TASK:
Your task is to copy a single run of lines that starts at the line with "if empty is" and stops at the line with "for node in", keeping both ends. Copy nothing else.

INFORMATION SUPPLIED:
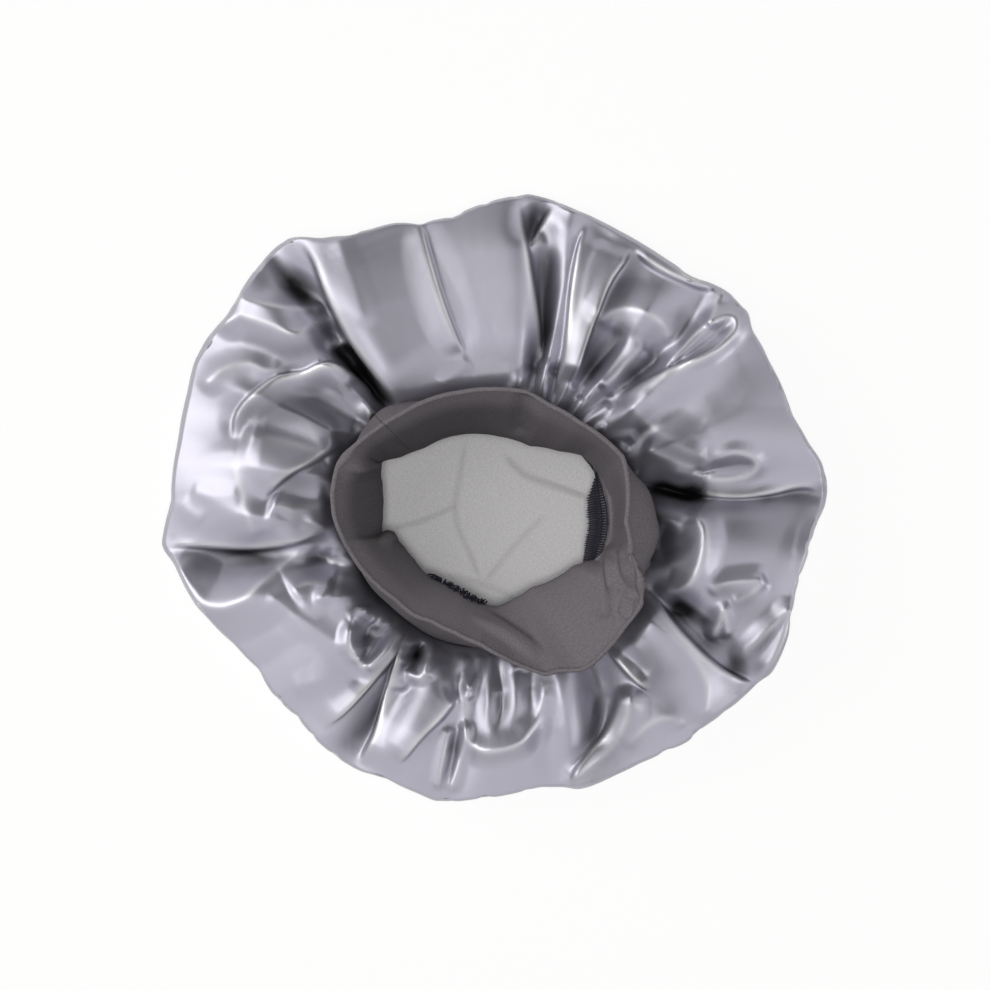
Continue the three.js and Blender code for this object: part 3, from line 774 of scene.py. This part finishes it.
def gather_folds():
    """Small pleats that run out from the seam, as fold lines in the photograph."""
    folds = []
    for first, last, height, longest in GATHERS:
        angle = float(first)
        while angle < last:
            radius, level = seam_section(np.array([angle]), 0.0, 0.0)
            length = draws.uniform(*GATHER_LENGTH_SHARES) * longest
            sway = draws.uniform(*GATHER_SWAYS)
            shares = np.array([0.0, GATHER_BEND_SHARE, 1.0])
            turns = angle + sway * shares**2
            away = radius + GATHER_START + length * shares
            points = in_photo(place(turns, away, level + GATHER_CLIMB * shares)).tolist()
            rise = draws.uniform(*GATHER_HEIGHT_SHARES) * height
            folds.append(("ridge", rise, draws.uniform(*GATHER_WIDTHS), points))
            angle += draws.uniform(*GATHER_SPACINGS)
    return folds


def from_middle(points):
    """How far points lie from the band's middle, seen from above."""
    return np.hypot(points[..., 0] - BAND_MIDDLE[0], points[..., 1] - BAND_MIDDLE[1])


def painted_pocket_shade(angle, points):
    """Painted shade for each point, from how far it lies sunk between its neighbours or in
    the gap under the band: none at 0, fully dark at 1."""
    height = points[..., 2]
    hull = height.copy()
    spacing = 2 * math.pi * from_middle(points) / len(angle)
    for step in range(1, POCKET_REACH_STEPS + 1):
        lower = POCKET_SLOPE * step * spacing
        beside = np.minimum(np.roll(height, step, axis=1), np.roll(height, -step, axis=1))
        hull = np.maximum(hull, beside - lower)
    painted_shade_share = np.clip((hull - height) / POCKET_DEPTH, 0, 1)
    wall = np.array(outer_wall(angle))[..., 0].max(axis=0)
    gap = bell(np.maximum(from_middle(points) - wall, 0), GAP_SHADE_WIDTH)
    gap *= around(GAP_SHADE_SHARES, 1, angle, BAND_BLUR)
    return 1 - (1 - painted_shade_share) * (1 - gap)


def shaded(points):
    """Painted shade: how much of their light the points lose to the folds beside them."""
    places = in_photo(points.reshape(-1, 3))
    lit = np.ones(len(places))
    for share, half_width, corners in SHADED_FACETS:
        across, _, _ = beside_line(places, smooth_line(corners))
        lit *= 1 - share * bell(across * PIXEL_SIZE, half_width)
    return 1 - lit.reshape(points.shape[:2])


def painted_glints(places):
    """How much painted highlight the satin gets along the edges of its folds."""
    painted_highlight = np.zeros(len(places))
    for kind, _, _, corners in SATIN_FOLDS:
        if kind not in GLINT_SHARES:
            continue
        line = smooth_line(corners)
        near = near_line(places, line, GLINT_REACH / PIXEL_SIZE)
        across, _, along = beside_line(places[near], line)
        beside = across * PIXEL_SIZE - (GLINT_WIDTH if kind == "lip" else 0.0)
        ends = ease(along / NARROW_SHARE) * ease((1 - along) / NARROW_SHARE)
        painted_glint = GLINT_SHARES[kind] * bell(beside, GLINT_WIDTH) * ends
        painted_highlight[near] = np.maximum(painted_highlight[near], painted_glint)
    return painted_highlight


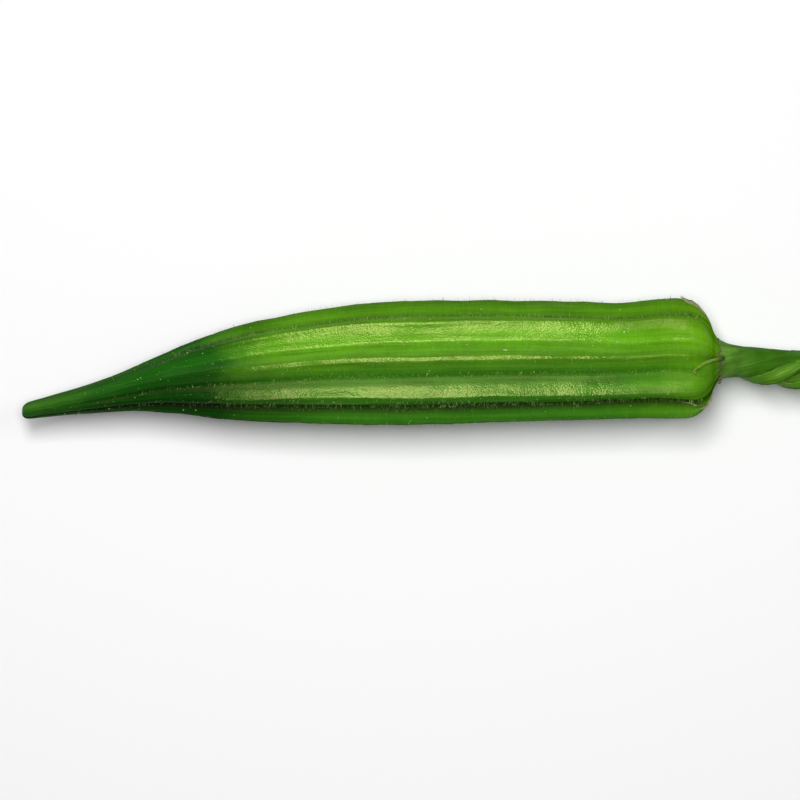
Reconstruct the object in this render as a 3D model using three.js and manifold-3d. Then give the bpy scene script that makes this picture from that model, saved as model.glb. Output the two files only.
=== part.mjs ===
// A whole okra pod as picked, lying on its side: a ridged green capsule that tapers to a bowed, blunt tip,
// its stalk with the bark torn loose and wound round it, the dry rim that the fallen calyx left at the
// stalk's root, and one thin curled bract.
// Millimetres, +Z up. The pod lies along X with its stalk at +X, and rests on two ridges at Z = 0.
// The origin is the middle of the underside of the pod's box.
import * as THREE from "three";
import { mergeVertices } from "three/addons/utils/BufferGeometryUtils.js";
import Module from "manifold-3d";

const wasm = await Module();
wasm.setup();

// Driving dimensions. A station is a distance along X from the tip.
const POD_LENGTH = 130;
const POD_RADIUS = 11.6;
const STALK_LENGTH = 27;
const STALK_RADIUS = 2.85;
const STALK_ROOT_RADIUS = 3.9;
const GAP = 0.3;

// The capsule's outline over its ridges: station, then radius.
const OUTLINE = [
  [0, 0], [0.1, 0.85], [0.8, 1.45], [4, 1.85], [11, 2.55], [18.4, 3.6], [25.9, 5.3], [33.3, 7.3],
  [40.8, 8.95], [52, 10.35], [64, 11.3], [78, POD_RADIUS], [100, 11.2], [112, 10.9], [120, 11.3],
  [123, 11.25], [125, 10.8], [126.6, 9.7], [128.2, 7.5], [129.2, 5.1], [POD_LENGTH, 4.1],
];
// Where each ridge runs: degrees round the capsule from its top, towards +Y.
const RIDGES = [3.5, 44, 83.5, 122, 161, 199, 240, 282, 323];
const RIDGE_SHARPNESS = 1.2;
const CREST_ROUNDING = 0.4;
// How deep the grooves are, as a share of the radius: station, then share.
const GROOVES = [
  [0, 0.04], [12, 0.1], [24, 0.15], [40, 0.2], [105, 0.2], [118, 0.23], [124, 0.18], [POD_LENGTH, 0],
];
// How far the capsule's axis lies to the side, towards +Y: station, then distance.
const AXIS = [
  [0, -9.35], [7, -8], [15, -6.45], [22, -4.9], [30, -3.4], [45, -1.8], [60, -0.75], [80, -0.2],
  [100, 0], [112, 0.05], [121, 0.45], [127, 0.15], [POD_LENGTH, 0.25],
];
// The tip hangs a little lower than the rest.
const DROOP = { drop: 1.8, length: 60 };

const STEPS_PER_RIDGE = 8;
const RINGS = 42;
const REST_CUT = 0.3;

const degrees = THREE.MathUtils.degToRad;

// A value read off a list of stations, with straight runs between them.
function readOff(list, station) {
  const found = list.findIndex(([s]) => s >= station);
  const next = found < 0 ? list.length - 1 : Math.max(1, found);
  const [s0, v0] = list[next - 1];
  const [s1, v1] = list[next];
  return THREE.MathUtils.lerp(v0, v1, THREE.MathUtils.clamp((station - s0) / (s1 - s0), 0, 1));
}

// A smooth curve through a list of stations and values, as points with x for the value and y for the station.
function smooth(list) {
  const points = list.map(([station, value]) => new THREE.Vector3(value, station, 0));
  return new THREE.CatmullRomCurve3(points, false, "centripetal");
}

// The middle of the capsule at a station.
const axisPoints = smooth(AXIS).getPoints(90).map(({ x, y }) => [y, x]);
function axisAt(station) {
  const low = DROOP.drop * Math.max(0, 1 - station / DROOP.length) ** 2;
  return new THREE.Vector3(station, readOff(axisPoints, station), -low);
}

// A point of the capsule's skin. The turn counts ridges from the one on top: 0.5 is in the first groove.
function skinPoint(station, radius, turn) {
  const ridge = Math.floor(turn);
  const phase = turn - ridge;
  const from = RIDGES[ridge % RIDGES.length] + 360 * Math.floor(ridge / RIDGES.length);
  const to = RIDGES[(ridge + 1) % RIDGES.length] + 360 * Math.floor((ridge + 1) / RIDGES.length);
  const angle = degrees(THREE.MathUtils.lerp(from, to, phase));
  const off = Math.hypot(Math.sin(Math.PI * phase), CREST_ROUNDING) - CREST_ROUNDING;
  const fall = (off / (Math.hypot(1, CREST_ROUNDING) - CREST_ROUNDING)) ** RIDGE_SHARPNESS;
  const reach = radius * (1 - readOff(GROOVES, station) * fall);
  return axisAt(station).add(new THREE.Vector3(0, reach * Math.sin(angle), reach * Math.cos(angle)));
}

// A point above the capsule's skin. The way along goes from 0 at the tip to 1 at the stalk's seat.
const outline = smooth(OUTLINE);
function aboveSkin(way, turn, height) {
  const point = outline.getPoint(way);
  const tangent = outline.getTangent(way);
  return skinPoint(point.y - tangent.x * height, point.x + tangent.y * height, turn);
}

// Moves each vertex of a geometry to the place that a function gives it.
function reshape(geometry, place) {
  const position = geometry.getAttribute("position");
  const vertex = new THREE.Vector3();
  for (let i = 0; i < position.count; i++) {
    const moved = place(vertex.fromBufferAttribute(position, i));
    position.setXYZ(i, moved.x, moved.y, moved.z);
  }
  return geometry;
}

function toSolid(geometry) {
  const bare = geometry.clone();
  bare.deleteAttribute("normal");
  bare.deleteAttribute("uv");
  const merged = mergeVertices(bare, 1e-4);
  const vertProperties = new Float32Array(merged.getAttribute("position").array);
  const solid = new wasm.Manifold(
    new wasm.Mesh({ numProp: 3, vertProperties, triVerts: new Uint32Array(merged.index.array) }),
  );
  if (solid.volume() < 0) throw new Error("a solid's faces point inwards");
  return solid;
}

function toGeometry(solid) {
  const mesh = solid.getMesh();
  const geometry = new THREE.BufferGeometry();
  geometry.setAttribute("position", new THREE.BufferAttribute(new Float32Array(mesh.vertProperties), 3));
  geometry.setIndex(new THREE.BufferAttribute(new Uint32Array(mesh.triVerts), 1));
  geometry.computeVertexNormals();
  return geometry;
}

// A round bar along a curve. The radius and the bar's flutes come from functions of the way along it.
function barAlong(curve, radiusAt, sides, steps) {
  const frames = curve.computeFrenetFrames(steps, false);
  return reshape(new THREE.CylinderGeometry(1, 1, 1, sides, steps), (v) => {
    const along = v.y + 0.5;
    const k = Math.round(along * steps);
    const turn = Math.atan2(v.z, v.x);
    const reach = Math.hypot(v.x, v.z) * radiusAt(along, turn);
    return curve
      .getPointAt(along)
      .addScaledVector(frames.normals[k], reach * Math.cos(turn))
      .addScaledVector(frames.binormals[k], reach * -Math.sin(turn));
  });
}

// A flat strip: the function places a point from its way along, its way across (-1 to 1) and its height.
function strip(thickness, steps, across, place) {
  return reshape(new THREE.BoxGeometry(1, 2, thickness, steps, across, 1), (v) => place(v.x + 0.5, v.y, v.z));
}

// The capsule: a turned form whose vertices are then moved out to the ridges and into the grooves.
const profile = outline.getPoints(RINGS).map(({ x, y }) => new THREE.Vector2(Math.max(x, 0), y));
profile[0].x = 0;
profile.push(new THREE.Vector2(0, POD_LENGTH));
profile.reverse();

const lathe = new THREE.LatheGeometry(profile, RIDGES.length * STEPS_PER_RIDGE);
reshape(lathe, (v) => {
  const radius = Math.hypot(v.x, v.z);
  const share = (Math.atan2(v.x, v.z) / (2 * Math.PI) + 1) % 1;
  const step = Math.round(share * RIDGES.length * STEPS_PER_RIDGE) % (RIDGES.length * STEPS_PER_RIDGE);
  return skinPoint(v.y, radius, step / STEPS_PER_RIDGE);
});
const wholeCapsule = toSolid(lathe);

// It rests on two ridges, each with a long narrow flat.
const lowest = wholeCapsule.boundingBox().min[2];
const FLOOR = lowest + REST_CUT;
const slab = new THREE.BoxGeometry(2 * POD_LENGTH, 6 * POD_RADIUS, POD_RADIUS);
slab.translate(POD_LENGTH / 2, 0, FLOOR - POD_RADIUS / 2);
const capsule = wholeCapsule.subtract(toSolid(slab));

// The stalk: a flared root, a slightly fluted core, and strips of torn bark wound round it.
const STALK_START = POD_LENGTH + GAP;
const stalkLine = new THREE.CatmullRomCurve3([
  new THREE.Vector3(STALK_START, 0.25, 0),
  new THREE.Vector3(STALK_START + 1.2, 0.2, 0),
  new THREE.Vector3(STALK_START + 4.75, -0.1, -0.1),
  new THREE.Vector3(STALK_START + 10, -0.45, -0.4),
  new THREE.Vector3(STALK_START + 15, -1.15, -0.7),
  new THREE.Vector3(STALK_START + STALK_LENGTH, -3.6, -1.6),
]);
const FLARE_REACH = 1.7;
const FLUTES = { count: 7, depth: 0.07 };
function stalkRadius(along, turn) {
  const flare = (STALK_ROOT_RADIUS - STALK_RADIUS) * Math.exp((-along * STALK_LENGTH) / FLARE_REACH);
  return STALK_RADIUS + flare - FLUTES.depth * (1 + Math.cos(FLUTES.count * turn));
}

// Each strip of bark: where it starts and ends along the stalk in millimetres, the angle that it starts at in
// degrees from the top towards +Y, its turn in degrees per millimetre, its width, and how far it lifts off.
const BARK = [
  { start: 4.6, end: 25.5, angle: -104, turn: 5.2, width: 4.6, lift: 1.6 },
  { start: 9.2, end: 26.4, angle: 58, turn: 5.6, width: 3.8, lift: 0.8 },
  { start: 13.5, end: 24.6, angle: -150, turn: 6.0, width: 3.4, lift: 0.9 },
];
const BARK_THICKNESS = 0.7;
const BARK_SUNK = 0.1;
// A strip is narrower at its ends, and one of its edges lifts off less than the other.
const BARK_END_WIDTH = 0.4;
const BARK_NEAR_LIFT = 0.25;

function barkStrip({ start, end, angle, turn, width, lift }) {
  return strip(BARK_THICKNESS, 18, 4, (along, across, height) => {
    const run = THREE.MathUtils.lerp(start, end, along);
    const swell = Math.sin(Math.PI * along) ** 0.7;
    const half = (width / 2) * THREE.MathUtils.lerp(BARK_END_WIDTH, 1, swell);
    const round = degrees(angle + turn * (run - start)) + (across * half) / STALK_RADIUS;
    const raised = lift * swell * THREE.MathUtils.lerp(BARK_NEAR_LIFT, 1, ((across + 1) / 2) ** 2);
    const reach = STALK_RADIUS - BARK_SUNK + raised + height;
    const middle = stalkLine.getPointAt(run / STALK_LENGTH);
    return middle.add(new THREE.Vector3(0, reach * Math.sin(round), reach * Math.cos(round)));
  });
}
const stalk = BARK.map(barkStrip).reduce(
  (joined, geometry) => joined.add(toSolid(geometry)),
  toSolid(barAlong(stalkLine, stalkRadius, 24, 20)),
);

// The rim: a crusty ring round the stalk's root, with two dry slivers of calyx that lie on the shoulder.
const RIM = { radius: 4.65, thickness: 0.35 };
const ring = new THREE.TorusGeometry(RIM.radius, RIM.thickness, 6, 36);
ring.rotateY(Math.PI / 2);
ring.translate(POD_LENGTH + GAP + RIM.thickness / 2, axisAt(POD_LENGTH).y, 0);

// Each sliver: the ridge that it lies at, the way along the capsule to its free end, its width, and how far
// its free end lifts. Between two whole numbers it lies in a groove.
const SLIVERS = [
  { turn: 2, end: 0.715, width: 1.5, lift: 0.9 },
  { turn: 7.45, end: 0.765, width: 1.9, lift: 0.3 },
];
const SLIVER = { root: 0.992, thickness: 0.6, clearance: 0.4 };
function sliver({ turn, end, width, lift }) {
  return strip(SLIVER.thickness, 14, 2, (along, across, height) => {
    const way = THREE.MathUtils.lerp(SLIVER.root, end, along);
    const half = (width / 2) * (1 - 0.6 * along ** 2);
    const ridgeWidth = (2 * Math.PI * outline.getPoint(way).x) / RIDGES.length;
    const above = SLIVER.clearance + SLIVER.thickness / 2 + height + lift * along ** 4;
    return aboveSkin(way, turn - (across * half) / ridgeWidth, above);
  });
}
const rim = SLIVERS.map(sliver).reduce((joined, geometry) => joined.add(toSolid(geometry)), toSolid(ring));

// The bract: a thin tapered thread that leaves the rim and curls over the top of the shoulder. Each point has
// its way along the capsule, the ridge that it is at, and its height above the skin.
const BRACT_ROOT = 0.42;
const BRACT_TIP = 0.3;
const BRACT = [
  [0.965, 9.1, 1],
  [0.94, 9.05, 0.85],
  [0.9, 8.97, 0.75],
  [0.85, 8.88, 0.75],
  [0.81, 8.77, 0.8],
  [0.785, 8.63, 0.8],
];
const bractLine = new THREE.CatmullRomCurve3(BRACT.map((place) => aboveSkin(...place)));
const bract = barAlong(bractLine, (along) => THREE.MathUtils.lerp(BRACT_ROOT, BRACT_TIP, along), 8, 20);

// The assembly
const MATERIALS = {
  pod: { color: 0x4f9a1e, roughness: 0.38 },
  stalk: { color: 0x2f6a1c, roughness: 0.55 },
  calyx_rim: { color: 0x7d6a45, roughness: 0.85 },
  bract: { color: 0x7f9a2e, roughness: 0.6 },
};
const okra = new THREE.Group();
function addPiece(name, geometry) {
  const mesh = new THREE.Mesh(geometry, new THREE.MeshStandardMaterial({ ...MATERIALS[name], metalness: 0 }));
  mesh.name = name;
  mesh.position.z = -FLOOR;
  okra.add(mesh);
}
addPiece("pod", toGeometry(capsule));
addPiece("stalk", toGeometry(stalk));
addPiece("calyx_rim", toGeometry(rim));
addPiece("bract", bract);

const middle = new THREE.Box3().setFromObject(okra, true).getCenter(new THREE.Vector3());
okra.position.set(-middle.x, -middle.y, 0);

export default okra;
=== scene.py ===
"""A whole okra pod lying on a pale floor.

It has ridged green skin with short hairs, a stalk wound round with its own torn bark, the dry rim of the
fallen calyx and one thin curled bract.
"""

import math
import random

import bmesh
import bpy
from bpy.props import FloatProperty, FloatVectorProperty, IntProperty, PointerProperty
from mathutils import Matrix, Vector, noise


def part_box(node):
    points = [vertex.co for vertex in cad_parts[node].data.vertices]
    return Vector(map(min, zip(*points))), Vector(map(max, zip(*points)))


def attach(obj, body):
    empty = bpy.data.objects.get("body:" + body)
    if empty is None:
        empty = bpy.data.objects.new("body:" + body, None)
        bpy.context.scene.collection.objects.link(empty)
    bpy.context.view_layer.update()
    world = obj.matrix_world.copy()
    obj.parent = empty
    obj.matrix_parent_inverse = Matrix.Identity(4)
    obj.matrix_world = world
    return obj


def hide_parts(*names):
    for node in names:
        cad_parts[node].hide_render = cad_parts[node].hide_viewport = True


bl_info = {
    "name": "Okra Pod",
    "version": (1, 0, 0),
    "blender": (4, 5, 0),
    "location": "3D View > Sidebar > Okra Pod",
    "description": "Builds an okra pod's skin, hairs, stalk, calyx rim and bract around its solids",
    "category": "Add Mesh",
}

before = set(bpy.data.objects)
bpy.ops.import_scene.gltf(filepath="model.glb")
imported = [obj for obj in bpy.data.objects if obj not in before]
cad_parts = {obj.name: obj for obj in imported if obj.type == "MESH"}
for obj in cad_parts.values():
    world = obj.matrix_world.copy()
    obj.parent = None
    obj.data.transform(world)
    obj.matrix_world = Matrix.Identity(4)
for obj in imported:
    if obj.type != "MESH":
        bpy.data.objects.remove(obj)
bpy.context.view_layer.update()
BODY = "root"
MM = 0.001

# The pod's form, in millimetres. A station is a distance from the tip, along the pod towards the stalk.
POD_LENGTH = 130.0
POD_RADIUS = 11.6
# How much the lowest ridges are cut off flat where the pod rests.
REST_CUT = 0.3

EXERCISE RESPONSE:
    if empty is None:
        empty = bpy.data.objects.new("body:" + body, None)
        bpy.context.scene.collection.objects.link(empty)
    bpy.context.view_layer.update()
    world = obj.matrix_world.copy()
    obj.parent = empty
    obj.matrix_parent_inverse = Matrix.Identity(4)
    obj.matrix_world = world
    return obj


def hide_parts(*names):
    for node in names:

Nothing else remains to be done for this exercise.